Portfolio - click on portfolio tab to access current family portfolios
Dividend Increase information - click on Market Currents tab. Next click on Dividends.
Information on stock value and so much more (sign in required). Paid service. Billed at $9.95 per month.
There are three basic sections that need to be fully reviewed:
- Fast Facts
P/E- Is it at or below Normal P/E
Dividend Yield- Needs to be 1.5Xs that of S&P 500 Index or higher
Normal P/E Ratio
S&P Credit Rankings - Should be BBB or better
Debt Cap - Lower the better
- Performance Results
Dividend Growth- Look for steadiness and current figures twice inflation
Dividend Payout Ratio - Under 70% a good indicator of room for dividend to grow·
- Estimated Earnings and Return Calculator
One of my favorite tools in FastGraphs. It projects a stock's earnings growth - and therefore its increase in fair value - forward for 5 years, using consensus earnings growth forecasts.
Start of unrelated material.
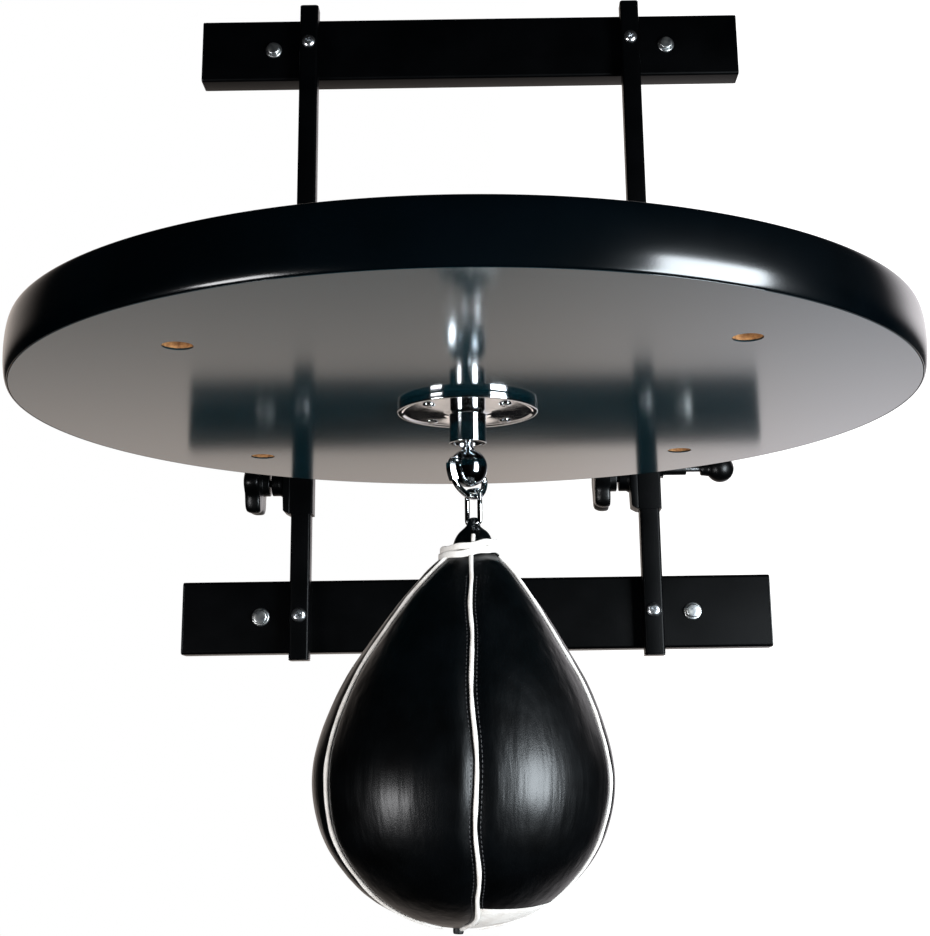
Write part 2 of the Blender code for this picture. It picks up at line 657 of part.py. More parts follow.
def make_pull_pin():
    """Barrel, spring, plunger and ball knob on the right of the right sleeve, along +X."""
    axis = make_empty("pin_axis", (POST_SPACING / 2, POST_CENTRE_Y, PIN_Z), ALONG_X)
    flange_start = SLEEVE_OUTER + GAP
    flange_radius, flange_end = 0.0090, flange_start + 0.0035
    barrel_start = flange_end - 0.0010
    end_wall = 0.0020
    clear = PIN_RADIUS + GAP
    barrel = [
        (clear, flange_start), (flange_radius, flange_start), (flange_radius, flange_end - 0.0005),
        (flange_radius - 0.0005, flange_end), (BARREL_RADIUS, flange_end),
        (BARREL_RADIUS, BARREL_END - 0.0006),
        (BARREL_RADIUS - 0.0006, BARREL_END), (clear, BARREL_END), (clear, BARREL_END - end_wall),
        (BARREL_BORE, BARREL_END - end_wall), (BARREL_BORE, barrel_start), (clear, barrel_start),
    ]
    make_object("pin_barrel", *turned(barrel, ROUND), "black_plastic", parent=axis)

    tip = POST_SIZE / 2 - 0.0050
    collar_start, collar_end = barrel_start + GAP, barrel_start + 0.0022
    rod_end = BARREL_END + ROD_BARE + 0.010
    plunger = [
        (0, tip), (PIN_RADIUS - 0.0008, tip), (PIN_RADIUS, tip + 0.0008), (PIN_RADIUS, collar_start),
        (BARREL_BORE - GAP, collar_start), (BARREL_BORE - GAP, collar_end), (PIN_RADIUS, collar_end),
        (PIN_RADIUS, rod_end), (0, rod_end),
    ]
    make_object("pin_plunger", *turned(plunger, ROUND), "chrome", parent=axis)

    wire, turns, steps = 0.00035, 5, 10
    coil_start, coil_end = collar_end + wire + GAP, BARREL_END - end_wall - wire - GAP
    coil_radius = (clear + BARREL_BORE) / 2 + 0.00012
    path = []
    for i in range(turns * steps + 1):
        angle = 2 * math.pi * i / steps
        z = coil_start + (coil_end - coil_start) * i / (turns * steps)
        path.append((coil_radius * math.cos(angle), coil_radius * math.sin(angle), z))
    make_object("pin_spring", *swept(path, wire, 5, False), "spring_steel", parent=axis)

    start = BARREL_END + ROD_BARE
    end = start + BALL_KNOB_LENGTH
    centre = end - BALL_KNOB_RADIUS
    bore_end = rod_end + GAP
    knob = [(0, bore_end), (clear, bore_end), (clear, start), (0.0062, start), (0.0068, start + 0.0006),
            (0.0072, start + 0.006)]
    for step in range(7):
        angle = math.radians(140 - 125 * step / 6)
        knob.append((BALL_KNOB_RADIUS * math.sin(angle), centre + BALL_KNOB_RADIUS * math.cos(angle)))
    knob.append((0, end))
    make_object("pin_ball_knob", *turned(knob, 24), "black_plastic", parent=axis)


# ---------------------------------------------------------------- swivel and links

HUNG_FROM = (0.0, DRUM_CENTRE_Y, DRUM_Z)
BALL_CENTRE = Vector((0.0, DRUM_CENTRE_Y, DRUM_Z - BALL_DEPTH))
HOLE_AXIS = Vector((-0.58, -0.78, 0.24)).normalized()  # cross hole in the ball
LINK_LEAN = Vector((0.13, 0.0, -0.99))  # roughly where the ball link hangs
LINK_DOWN = (LINK_LEAN - HOLE_AXIS * HOLE_AXIS.dot(LINK_LEAN)).normalized()
LINK_STRAIGHT = 0.0145  # half the ball link's straight, inside the ball
LINK_CORNER = 0.0045
LINK_DROP = 0.0152


def ball_link_path():
    """Centre line of the ball link: a D whose straight side passes through the ball."""
    flat = []
    for step in range(5):
        flat.append((LINK_STRAIGHT * (-1 + 2 * step / 4), 0.0))
    for step in range(1, 4):
        angle = math.pi / 2 * step / 4
        flat.append((LINK_STRAIGHT + LINK_CORNER * math.sin(angle), LINK_CORNER * (1 - math.cos(angle))))
    wide = LINK_STRAIGHT + LINK_CORNER
    for step in range(17):
        angle = math.pi * step / 16
        flat.append((wide * math.cos(angle), LINK_CORNER + LINK_DROP * math.sin(angle)))
    for step in range(3, 0, -1):
        angle = math.pi / 2 * step / 4
        flat.append((-LINK_STRAIGHT - LINK_CORNER * math.sin(angle), LINK_CORNER * (1 - math.cos(angle))))
    return [HOLE_AXIS * u + LINK_DOWN * v for u, v in flat]


def lowest_point(path):
    """The lowest point of a path."""
    return min(path, key=lambda point: point.z)


def make_swivel():
    depth = SWIVEL_HUB_DEPTH
    hub = SWIVEL_HUB_RADIUS
    cavity, cavity_top = 0.0100, -0.0095
    flange = [
        (0, -GAP), (FLANGE_RADIUS - 0.0005, -GAP), (FLANGE_RADIUS, -0.0010), (FLANGE_RADIUS, -0.0043),
        (FLANGE_RADIUS - 0.0008, -0.0050), (FLANGE_RADIUS - 0.0028, -0.0050),
        (FLANGE_RADIUS - 0.0045, -0.0042),
        (0.0300, -0.0040), (0.0200, -0.0046), (0.0155, -0.0058), (hub + 0.0006, -0.0085), (hub, -0.0110),
        (hub, -depth + 0.0008), (hub - 0.0008, -depth), (cavity, -depth), (cavity, cavity_top),
        (0, cavity_top),
    ]
    body = make_object("swivel_flange", *turned(flange, 40), "chrome", HUNG_FROM)
    screw_holes = []
    for _, x, y in flange_screw_places():
        screw_holes.append(drill((x, y, DRUM_Z - 0.010), (0, 0, 1), FLANGE_SCREW_SHANK + GAP, 0.012, 12))
    cut(body, screw_holes)
    for name, x, y in flange_screw_places():
        head, shank, seat = 0.0044, FLANGE_SCREW_SHANK, -0.0044
        screw = [(0, seat - 0.0022), (head * 0.6, seat - 0.0020), (head, seat - 0.0008), (head, seat),
                 (shank, seat), (shank, 0.020), (0, 0.0215)]
        make_object(f"flange_screw_{name}", *turned(screw, 16), "chrome", (x, y, DRUM_Z))

    neck = SPINDLE_RADIUS + GAP
    ring_low, ring_high = -depth + 0.0004, -0.0200
    ring = [(neck, ring_low), (cavity - GAP, ring_low), (cavity - GAP, ring_high), (neck, ring_high)]
    retainer = make_object("swivel_retainer", *turned(ring, 30), "chrome", HUNG_FROM)
    spanner = []
    for index in range(6):
        angle = math.pi / 3 * index + math.pi / 6
        x, y = 0.0067 * math.cos(angle), 0.0067 * math.sin(angle)
        spanner.append(drill((x, DRUM_CENTRE_Y + y, DRUM_Z - depth - 0.002), (0, 0, 1), 0.0012, 0.0050, 10))
    cut(retainer, spanner)
    race = [(neck, -0.0197), (0.0094, -0.0197), (0.0094, -0.0165), (neck, -0.0165)]
    make_object("thrust_bearing", *turned(race, 24), "spring_steel", HUNG_FROM)

    shank_end = -BALL_DEPTH + 0.0065
    spindle = [(0, -0.0120), (0.0088, -0.0120), (0.0088, -0.0162), (SPINDLE_RADIUS, -0.0162),
               (SPINDLE_RADIUS, shank_end), (0, shank_end)]
    make_object("swivel_spindle", *turned(spindle, ROUND), "chrome", HUNG_FROM)

    steps = 12
    sphere = [(0, BALL_RADIUS)]
    for step in range(1, steps):
        angle = math.pi * step / steps
        sphere.append((BALL_RADIUS * math.sin(angle), BALL_RADIUS * math.cos(angle)))
    sphere.append((0, -BALL_RADIUS))
    ball = make_object("swivel_ball", *turned(sphere, 24), "chrome", BALL_CENTRE)
    socket = drill(BALL_CENTRE + Vector((0, 0, 0.0062)), (0, 0, 1), SPINDLE_RADIUS + GAP, 0.010, 16)
    cross = drill(BALL_CENTRE - HOLE_AXIS * 0.016, HOLE_AXIS, BALL_LINK_WIRE + 0.0007, 0.032, 16)
    cut(ball, [socket], "socket")
    cut(ball, [cross], "cross_hole")


def make_links():
    """The ball link through the ball, the lower link on it, and the bag's pivot below."""
    path = ball_link_path()
    make_object("ball_link", *swept(path, BALL_LINK_WIRE, 8), "chrome", BALL_CENTRE)
    lowest = BALL_CENTRE + lowest_point(path)
    tangent = Vector((HOLE_AXIS.x, HOLE_AXIS.y, 0)).normalized()
    across = Vector((-tangent.y, tangent.x, 0))
    top = lowest.z + BALL_LINK_WIRE + GAP + LOWER_LINK_WIRE
    bottom = DRUM_Z - BAG_PIVOT_DEPTH
    outline = rounded_rectangle(2 * LOWER_LINK_HALF_WIDTH, top - bottom, LOWER_LINK_CORNER, 3)
    middle = (top + bottom) / 2 - lowest.z
    ring = [across * x + Vector((0, 0, z + middle)) for x, z in outline]
    make_object("lower_link", *swept(ring, LOWER_LINK_WIRE, 8), "chrome", lowest)
    return Vector((lowest.x, lowest.y, bottom)), tangent, across


# ---------------------------------------------------------------- bag

BAG_OUTLINE = (  # radius and depth below the pivot, along the bag's axis
    (0.0150, 0.0215), (0.0215, 0.0262), (0.0300, 0.0345), (0.0470, 0.0540), (0.0640, 0.0790),
    (0.0790, 0.1030), (0.0895, 0.1270), (0.0962, 0.1500), (0.0975, 0.1680), (0.0950, 0.1860),
    (0.0890, 0.2040), (0.0780, 0.2205), (0.0610, 0.2370), (0.0410, 0.2480), (0.0200, 0.2545),
)


def inset_outline(points, distance):
    """The outline moved inwards by a distance, along its own normals."""
    result = []
    for i, (radius, depth) in enumerate(points):
        before, after = points[max(i - 1, 0)], points[min(i + 1, len(points) - 1)]
        along = Vector((after[0] - before[0], after[1] - before[1])).normalized()
        result.append((radius - along.y * distance, depth + along.x * distance))
    return result


def make_bag(pivot, tangent, across):
    """Hanger, collar, leather shell with its openings, and the bladder inside."""
    axis = make_empty("bag_axis", pivot, Matrix.Rotation(BAG_TILT, 4, "Y"))
    outline = list(BAG_OUTLINE) + [(VALVE_HOLE_RADIUS, BAG_LENGTH)]
    inner = inset_outline(outline, BAG_WALL)
    inner[-1] = (VALVE_HOLE_RADIUS, BAG_LENGTH - BAG_WALL)
    shell = [(r, -d) for r, d in outline] + [(r, -d) for r, d in reversed(inner)]
    make_object("bag_shell", *turned(shell, 36), "black_leather", parent=axis)

    rubber, clear = 0.0010, 0.0006
    bladder_outside = [p for p in inset_outline(outline, BAG_WALL + clear) if p[0] > 0.020 and p[1] > 0.045]
    bladder_inside = inset_outline(bladder_outside, rubber)
    top = bladder_outside[0][1] - 0.004
    stem, bore, stem_end = 0.0032, 0.0010, BAG_LENGTH + 0.004
    bottom = BAG_LENGTH - BAG_WALL - clear
    profile = [(0, -top)] + [(r, -d) for r, d in bladder_outside]
    profile += [(stem, -bottom), (stem, -stem_end), (bore, -stem_end), (bore, -(bottom - rubber))]
    profile += [(r, -d) for r, d in reversed(bladder_inside)] + [(0, -(top + rubber))]
    make_object("bag_bladder", *turned(profile, 24), "bladder_rubber", parent=axis)

    inside, outside = 0.0158, 0.0195
    collar = [(inside, -COLLAR_TOP), (outside - 0.0012, -COLLAR_TOP), (outside, -COLLAR_TOP - 0.0012)]
    collar += [(outside + 0.001, -0.0190), (outside + 0.0005, -0.0215), (inside, -0.0208)]
    make_object("bag_collar", *turned(collar, 30), "white_leather", parent=axis)

    # Folded strap: width runs along the lower link's bottom wire, thickness along the tangent.
    levels = [(0.0040, 0.0022, 0.0008), (0.0032, 0.0025, 0.0025), (0.0018, 0.0026, 0.0036),
              (0.0, 0.0028, 0.0044), (-0.0036, 0.0042, 0.0058), (-0.0065, 0.0088, 0.0072),
              (-0.0095, 0.0112, 0.0086),
              (-0.0135, 0.0124, 0.0100), (-0.0190, 0.0126, 0.0106), (-0.0290, 0.0105, 0.0080)]
    vertices, faces = [], []
    corners = 8
    for z, half_width, half_thickness in levels:
        corner = 0.6 * min(half_width, half_thickness)
        for px, py in rounded_rectangle(2 * half_width, 2 * half_thickness, corner, 1):
            vertices.append(across * px + tangent * py + Vector((0, 0, z)))
    for level in range(len(levels) - 1):
        for i in range(corners):
            j, base = (i + 1) % corners, level * corners
            faces.append([base + i, base + j, base + corners + j, base + corners + i])
    faces += [list(range(corners)), list(range((len(levels) - 1) * corners, len(levels) * corners))]
    hanger = make_object("bag_hanger", vertices, faces, "black_leather", parent=axis)
    eye = drill(pivot - across * 0.006, across, LOWER_LINK_WIRE + 0.0004, 0.012, 16)
    cut(hanger, [eye], "eye")


make_wall_frame()
make_carriage()
for clamp_name, clamp_side in SIDES:
    make_clamp(clamp_name, clamp_side)
make_pull_pin()
make_swivel()
make_bag(*make_links())
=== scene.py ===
"""Looks of the speed bag platform: materials, detailed pieces, light and camera."""
import functools
import json
from math import cos, exp, pi, radians, sin

import bmesh
import bpy
from mathutils import Matrix, Vector, noise


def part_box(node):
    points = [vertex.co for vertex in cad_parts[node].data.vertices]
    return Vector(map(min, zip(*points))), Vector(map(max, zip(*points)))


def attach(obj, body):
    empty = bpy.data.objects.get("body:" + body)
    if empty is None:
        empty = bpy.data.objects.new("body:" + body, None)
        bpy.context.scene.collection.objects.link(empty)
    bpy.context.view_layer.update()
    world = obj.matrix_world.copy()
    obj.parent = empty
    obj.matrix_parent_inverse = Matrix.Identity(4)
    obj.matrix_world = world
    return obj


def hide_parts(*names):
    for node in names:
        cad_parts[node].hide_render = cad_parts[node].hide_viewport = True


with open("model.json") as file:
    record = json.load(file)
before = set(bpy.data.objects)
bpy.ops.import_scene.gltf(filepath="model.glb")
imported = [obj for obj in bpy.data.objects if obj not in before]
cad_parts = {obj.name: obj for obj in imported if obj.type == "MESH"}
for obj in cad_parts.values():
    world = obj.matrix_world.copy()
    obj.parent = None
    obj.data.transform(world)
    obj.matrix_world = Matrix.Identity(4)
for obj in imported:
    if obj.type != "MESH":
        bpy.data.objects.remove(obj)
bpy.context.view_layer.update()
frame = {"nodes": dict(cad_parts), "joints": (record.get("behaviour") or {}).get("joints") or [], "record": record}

NODES = frame["nodes"]
TURN = 2 * pi


# ---- materials

def map_range(nodes, links, value, low, high, at_low, at_high, curve="LINEAR"):
    """A Map Range node's output: value between low and high becomes at_low to at_high."""
    made = nodes.new("ShaderNodeMapRange")
    made.interpolation_type = curve
    for socket, number in zip(("From Min", "From Max", "To Min", "To Max"), (low, high, at_low, at_high)):
        made.inputs[socket].default_value = number
    links.new(value, made.inputs["Value"])
    return made.outputs["Result"]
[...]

· Gold Lines represent the range - High and Low of "Fair Value"
· Upper Blue Lines represent the range of "Over Valued"
· Lower Blue Lines represent the range of "Under Valued"
Make certain to never over pay. Purchase only when stock is fair value or under.
Consider reducing position size and taking profits for any stock in the top range of over-valued.
Dividend Champions, Contenders and Challenges (CCC LIST)
Access through link provided above
Dividend cuts and freezes - click on Summary tab at bottom of the spreadsheet. Review any Deletions as this means a dividend has been cut or frozen.
Dividend Growth Rates - Columns - AL-AP on spreadsheet
Look for steadiness. Trending up - good
5 Yr. Estimated Earnings Growth Rates - Column PG
Look for a rate twice inflation
Payout Ratios - Columns S and T
Dividend Yield - Column I
Beta - Column CG
Chowder rule- a/k/a total dividend return rule - Column CB
Whether you're a few years out or already retired, no matter what investment vehicle or mix of vehicles you choose, whether you are a self-directed investor or work with an adviser; take the time to develop your plan. Believe me when I say, you'll be happy you did.